At other times, the film seems to be about what the volunteers hope to accomplish and why. In the first of a series of vignettes, American clown Jann Damm reluctantly explains why CSF dispatches clowns into disaster zones.
Another volunteer, Jean-Sebastien Lopez, explains that he was compelled to come to Lesbos because he never understands what’s going on until he sees it with his own eyes. Reflecting somewhat later upon the obstacles the clowns have faced, he remarks, “Now we’re creating the energy that will clean out this poison.”
Later still, as Damm and his colleagues chafe beneath all the waiting and inactivity, he says, “I don’t expect to find any refugees. I don’t feel I’m owed anything. If the refugees aren’t here, they’re being taken care of someplace else, and that’s good, right?”
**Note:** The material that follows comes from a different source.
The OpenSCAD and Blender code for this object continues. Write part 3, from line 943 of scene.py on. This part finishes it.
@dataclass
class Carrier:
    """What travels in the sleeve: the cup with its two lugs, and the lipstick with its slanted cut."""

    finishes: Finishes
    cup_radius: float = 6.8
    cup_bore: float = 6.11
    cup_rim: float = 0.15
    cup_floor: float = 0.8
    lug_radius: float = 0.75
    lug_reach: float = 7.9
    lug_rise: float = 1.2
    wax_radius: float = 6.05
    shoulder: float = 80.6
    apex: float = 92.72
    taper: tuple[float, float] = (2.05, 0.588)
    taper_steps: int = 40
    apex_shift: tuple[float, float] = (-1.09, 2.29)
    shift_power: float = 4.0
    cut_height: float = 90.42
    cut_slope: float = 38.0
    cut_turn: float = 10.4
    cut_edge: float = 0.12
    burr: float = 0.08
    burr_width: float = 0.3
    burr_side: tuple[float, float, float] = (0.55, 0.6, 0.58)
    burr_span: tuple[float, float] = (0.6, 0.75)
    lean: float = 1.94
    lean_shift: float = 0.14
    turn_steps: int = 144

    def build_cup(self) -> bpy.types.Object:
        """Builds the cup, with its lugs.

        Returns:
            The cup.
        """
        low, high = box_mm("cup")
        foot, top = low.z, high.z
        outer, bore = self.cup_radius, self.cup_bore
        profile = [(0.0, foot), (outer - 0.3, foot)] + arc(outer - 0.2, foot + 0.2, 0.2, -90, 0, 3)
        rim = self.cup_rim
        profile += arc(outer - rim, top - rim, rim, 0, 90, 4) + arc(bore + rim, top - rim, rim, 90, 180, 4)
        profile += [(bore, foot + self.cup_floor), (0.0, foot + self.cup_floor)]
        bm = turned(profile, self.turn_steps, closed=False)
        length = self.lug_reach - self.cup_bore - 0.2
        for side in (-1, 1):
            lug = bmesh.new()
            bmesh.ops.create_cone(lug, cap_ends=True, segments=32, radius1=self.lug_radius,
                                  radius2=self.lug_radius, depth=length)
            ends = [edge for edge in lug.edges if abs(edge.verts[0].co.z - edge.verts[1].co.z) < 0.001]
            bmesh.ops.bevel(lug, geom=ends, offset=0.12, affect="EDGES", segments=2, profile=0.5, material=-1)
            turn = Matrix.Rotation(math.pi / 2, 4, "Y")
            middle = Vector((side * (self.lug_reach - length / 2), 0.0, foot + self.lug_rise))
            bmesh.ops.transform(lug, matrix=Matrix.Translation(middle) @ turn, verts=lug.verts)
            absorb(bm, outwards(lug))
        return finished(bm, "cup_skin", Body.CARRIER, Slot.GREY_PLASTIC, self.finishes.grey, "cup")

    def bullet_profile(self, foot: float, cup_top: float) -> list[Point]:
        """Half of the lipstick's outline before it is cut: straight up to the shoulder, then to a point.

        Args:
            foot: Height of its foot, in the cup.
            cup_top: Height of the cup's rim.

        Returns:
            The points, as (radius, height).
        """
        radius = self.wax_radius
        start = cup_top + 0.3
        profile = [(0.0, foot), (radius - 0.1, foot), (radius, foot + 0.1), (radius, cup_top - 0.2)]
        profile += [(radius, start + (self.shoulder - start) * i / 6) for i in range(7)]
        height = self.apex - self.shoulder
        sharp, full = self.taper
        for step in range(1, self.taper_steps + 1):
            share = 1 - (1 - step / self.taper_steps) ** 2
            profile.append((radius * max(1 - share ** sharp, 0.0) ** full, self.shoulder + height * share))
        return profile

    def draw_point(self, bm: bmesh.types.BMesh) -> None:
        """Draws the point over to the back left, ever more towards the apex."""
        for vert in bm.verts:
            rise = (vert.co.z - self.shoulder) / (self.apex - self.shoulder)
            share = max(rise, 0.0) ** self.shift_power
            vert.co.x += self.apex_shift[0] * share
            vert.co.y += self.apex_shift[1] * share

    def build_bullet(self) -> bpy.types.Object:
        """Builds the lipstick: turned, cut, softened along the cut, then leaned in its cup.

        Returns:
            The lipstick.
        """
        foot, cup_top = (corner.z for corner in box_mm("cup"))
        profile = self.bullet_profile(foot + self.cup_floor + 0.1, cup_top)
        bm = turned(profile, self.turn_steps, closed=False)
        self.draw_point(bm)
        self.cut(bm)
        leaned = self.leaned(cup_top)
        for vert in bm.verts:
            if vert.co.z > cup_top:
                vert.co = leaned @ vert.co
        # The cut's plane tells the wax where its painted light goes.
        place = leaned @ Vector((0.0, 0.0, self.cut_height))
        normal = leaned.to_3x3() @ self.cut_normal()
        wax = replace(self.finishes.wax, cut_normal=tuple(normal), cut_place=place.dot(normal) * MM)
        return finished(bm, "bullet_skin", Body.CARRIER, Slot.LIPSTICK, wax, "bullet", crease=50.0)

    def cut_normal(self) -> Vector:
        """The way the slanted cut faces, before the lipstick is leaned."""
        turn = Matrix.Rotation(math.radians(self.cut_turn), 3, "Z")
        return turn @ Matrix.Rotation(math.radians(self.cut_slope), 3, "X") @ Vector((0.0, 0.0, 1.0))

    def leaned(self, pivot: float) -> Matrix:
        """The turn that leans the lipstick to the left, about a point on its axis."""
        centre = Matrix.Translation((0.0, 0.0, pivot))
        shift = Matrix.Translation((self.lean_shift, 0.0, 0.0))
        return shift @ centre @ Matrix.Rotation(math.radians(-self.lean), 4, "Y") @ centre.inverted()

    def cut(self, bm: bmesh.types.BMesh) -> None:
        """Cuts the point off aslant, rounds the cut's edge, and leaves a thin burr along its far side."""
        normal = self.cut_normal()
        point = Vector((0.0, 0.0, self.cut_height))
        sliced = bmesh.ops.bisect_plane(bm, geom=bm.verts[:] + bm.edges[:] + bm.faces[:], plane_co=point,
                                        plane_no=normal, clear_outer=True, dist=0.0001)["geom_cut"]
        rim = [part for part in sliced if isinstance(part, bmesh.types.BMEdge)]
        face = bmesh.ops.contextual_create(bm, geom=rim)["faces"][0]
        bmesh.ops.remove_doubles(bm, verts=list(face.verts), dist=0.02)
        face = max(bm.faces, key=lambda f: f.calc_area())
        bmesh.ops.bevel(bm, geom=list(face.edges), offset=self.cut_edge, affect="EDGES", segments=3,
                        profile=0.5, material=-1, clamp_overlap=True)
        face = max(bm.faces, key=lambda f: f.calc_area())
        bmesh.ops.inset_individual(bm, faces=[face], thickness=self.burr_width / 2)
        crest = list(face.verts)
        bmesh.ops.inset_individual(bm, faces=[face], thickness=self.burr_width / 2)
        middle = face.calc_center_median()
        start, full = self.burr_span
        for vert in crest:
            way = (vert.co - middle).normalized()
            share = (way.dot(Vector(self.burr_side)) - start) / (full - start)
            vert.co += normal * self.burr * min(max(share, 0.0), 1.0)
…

As the clown muses upon how he’s been prevented from making people laugh, the camera (wielded by Joelle Abou Chabkeh) gazes upon a fisherman as he labors on a rocky beach. It looks as though he’s mopping the beach, until a close up reveals that the thing he’s slapping against the rocks is an unfortunate octopus.
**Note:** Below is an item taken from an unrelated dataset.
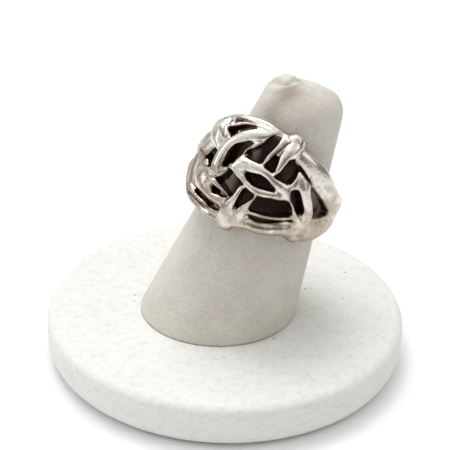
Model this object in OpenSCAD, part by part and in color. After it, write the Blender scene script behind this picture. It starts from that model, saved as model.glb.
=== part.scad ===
// Braided band ring on a leaning, leatherette covered ring stand.
// Millimetres, +Z up, origin at the middle of the stand's underside.

/* [Ring] */
// Diameter of the finger hole
bore_d = 18.2; // [16.4:0.1:19.2]
// Thickness of the plain band at the back
back_wall = 1.15; // [0.9:0.05:1.8]
// How much further out the weave stands at the front than the band at the back
dome_rise = 1.15; // [0.4:0.05:2]
// How far the two edges of the weave lie below its middle
edge_drop = 1.3; // [0.4:0.05:2]
// Height of the weave along the finger at the front
front_w = 14.2; // [12:0.1:16]
// Height of the plain band along the finger at the back
back_w = 3.2; // [2.4:0.1:5]
// Width of a full strand
strand_w = 1.5; // [1.1:0.05:1.9]
// How far a full crossing strand stands above the strands under it
strand_lift = 0.6; // [0.2:0.05:0.8]

/* [How the ring sits on the post] */
// Smallest clearance between the finger hole and the post
seat_gap = 0.45; // [0.1:0.05:0.5]
// How far the front of the ring is tipped up, in degrees
ring_tip = 15.5; // [10:0.5:18]
// Direction that the front of the ring faces, in degrees about the post
ring_turn = -130; // [-180:1:180]
// How far the ring is pushed to one side on the post
ring_side = -0.7; // [-1.2:0.1:1.2]

/* [Post] */
// Diameter at the foot
foot_d = 20.8; // [20.4:0.1:24]
// Diameter at the tip
tip_d = 11; // [9.6:0.1:12]
// Length along the post
post_l = 34.6; // [33:0.1:40]
// Radius round the edge of the tip
tip_round = 2.9; // [1:0.1:4]
// How far the post leans, in degrees
post_lean = 18.5; // [10:0.5:24]
// Direction of the lean, in degrees about the upright
lean_turn = 10; // [-60:1:60]
// Middle of the foot on the base, left and right
foot_x = -0.5; // [-4:0.1:4]
// Middle of the foot on the base, front and back
foot_y = -0.7; // [-4:0.1:4]

/* [Base] */
// Diameter of the covered disc
base_d = 50; // [44:0.5:60]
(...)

While he’s off frame, Damm’s voice acquires an edge that’s shared by Choucair, making their emotional state audible if not visible.
Another strand of meaning wound through the film is the sisters’ recollections of how they responded to their own family’s several dislocations during Lebanon’s long Civil War. The Choucair family was first displaced from their home in South Lebanon to East Beirut, and from there to the mountains north of the capital.
Lebanon is a small country where regional differences of accent, dialect and the like are routinely noted as measures of difference, something to which little kids can be sensitive. Sabine Choucair responded to displacement by inventing a pair of friends, Hadi and Madi, whose acquaintance she maintained until some time after the Civil War was finally made to end.
Her sister’s coping mechanism, the source of the film’s title, was more solitary.
It seems appropriate, then, that when the clowns finally do find an audience, it’s a lone little girl, clutching a half-eaten banana. As her parents look on, she beams at the clown-nosed Choucair’s off-frame goofing around.
Then the clown takes out the bubble maker she’s been toying with throughout the film. As she follows, and soon joins, the bubble-making, the youngster’s expression is sweet enough to melt the armor plating on a battle ship.